Deportato politico, Antelme narra l’odissea di un gruppo di prigionieri francesi trasferiti da Buchenwald a Dachau, passando per l’inferno di Gandersheim. Non c’è pietà né consolazione nelle sue pagine, solo la crudezza di una lingua ridotta al suo stato primario: la sopravvivenza. Qui la parola diventa carne, dolore, fame; è un’estensione del corpo, uno strumento biologico prima che letterario. Attraverso il ritmo frammentato del racconto, Antelme descrive la dissoluzione del sé, l’abbrutimento fisico e morale, e al tempo stesso la resistenza ostinata dell’essere umano di fronte alla distruzione totale.
In queste pagine si coglie l’impossibilità di comprendere davvero ciò che è “terribile”: la fame, il vuoto, l’assenza. Non esistono spiegazioni, solo la constatazione che, anche nell’abisso, l’uomo continua a essere uomo. La “specie umana” del titolo diventa così un’affermazione di dignità, un grido contro l’idea che l’essere umano possa essere ridotto a nulla.
Accostato alle opere di Primo Levi, La specie umana si distingue per il suo tono spoglio e la sua radicalità etica. È una testimonianza che non si limita a ricordare, ma interroga: cosa resta dell’umanità quando tutto è perduto? Nella voce di Antelme, la memoria diventa corpo, respiro, atto di resistenza. Una delle vette più alte della letteratura concentrazionaria, capace di restituire alla parola il suo significato più originario: quello di sopravvivere parlando.
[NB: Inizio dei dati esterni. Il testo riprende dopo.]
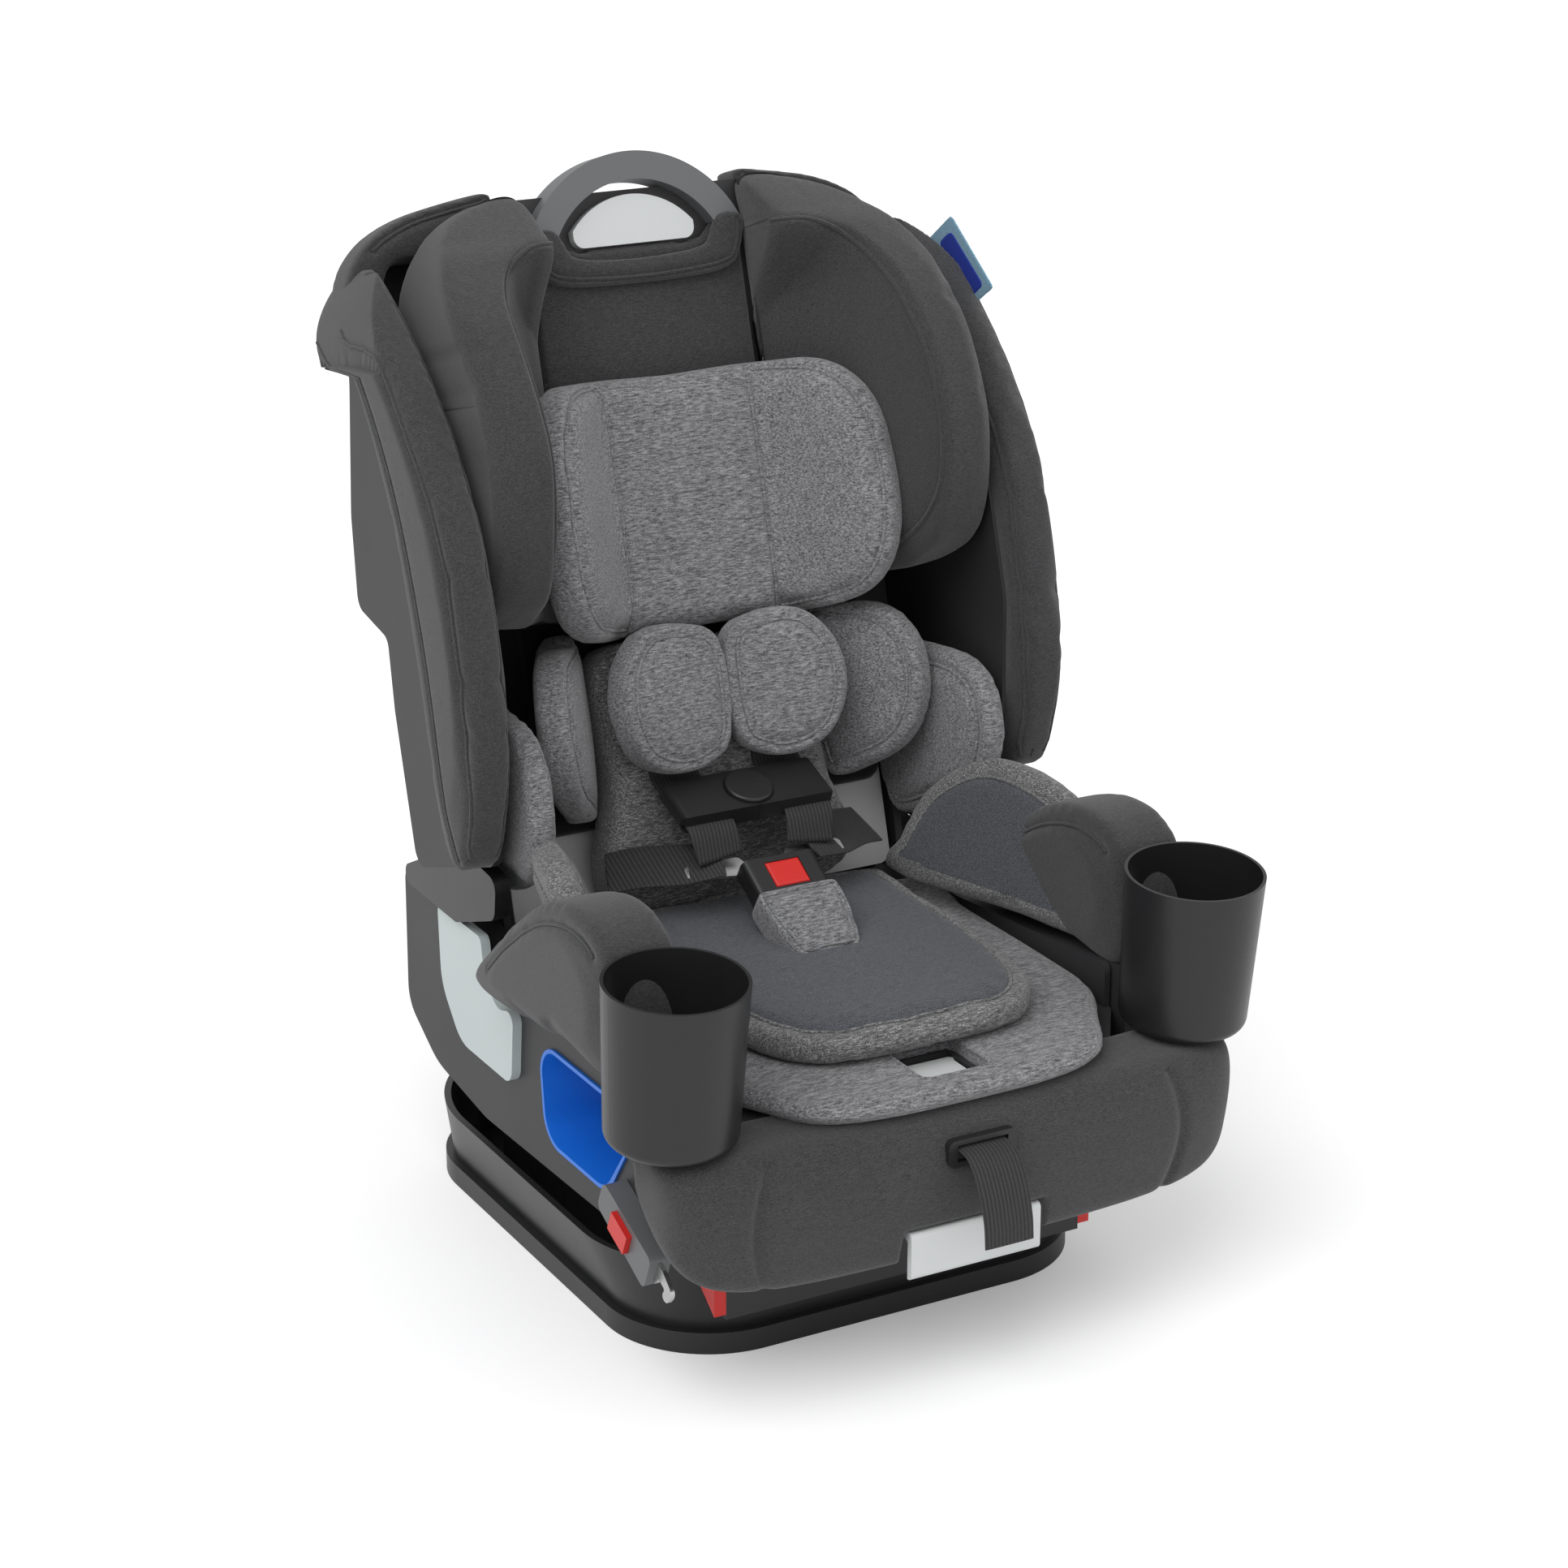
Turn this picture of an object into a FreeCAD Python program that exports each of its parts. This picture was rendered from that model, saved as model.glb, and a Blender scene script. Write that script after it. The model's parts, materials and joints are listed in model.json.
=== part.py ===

“Perdersi nella natura. Cinque saggi sulla natura selvaggia” di John Muir, illustrato da Ivano Talamo (Hoppipolla)
Pioniere dell’ambientalismo moderno e padre fondatore dei parchi nazionali americani, John Muir ha lasciato un’eredità fatta di parole, visioni e battaglie. “Perdersi nella natura” raccoglie cinque dei suoi saggi più intensi, dedicati alla contemplazione e alla difesa della wilderness, quella natura selvaggia che per Muir non era solo paesaggio, ma condizione spirituale e morale.
Le sue pagine, intrise di lirismo e osservazione scientifica, raccontano l’esperienza di chi ha fatto della solitudine tra montagne, foreste e fiumi un modo per comprendere l’essenza stessa della vita. Con uno stile poetico e preciso, Muir trasforma la sua meraviglia in un manifesto ecologico ante litteram, invitando il lettore a riconoscere nella natura un interlocutore e non un possesso.
Senza di lui, il concetto stesso di parco nazionale probabilmente non sarebbe mai esistito. I suoi scritti — più di trecento articoli e una decina di libri — hanno plasmato la coscienza ambientale americana, trasmettendo l’idea che la natura non vada solo esplorata, ma protetta. Nei suoi racconti, la storia degli Stati Uniti si intreccia con quella del paesaggio: un’epopea di conquista, distruzione e, infine, riconciliazione con l’ambiente.
Questa edizione, arricchita dalle illustrazioni di Ivano Talamo, offre un percorso che è insieme letterario e meditativo. Leggere Muir significa accettare l’invito a smarrirsi — a lasciare che la natura ci disorienti per ritrovare un equilibrio più profondo. “Perdersi nella natura” non è solo un omaggio a uno dei grandi pensatori dell’ecologia, ma un richiamo urgente a recuperare il senso del sacro che abita il mondo naturale.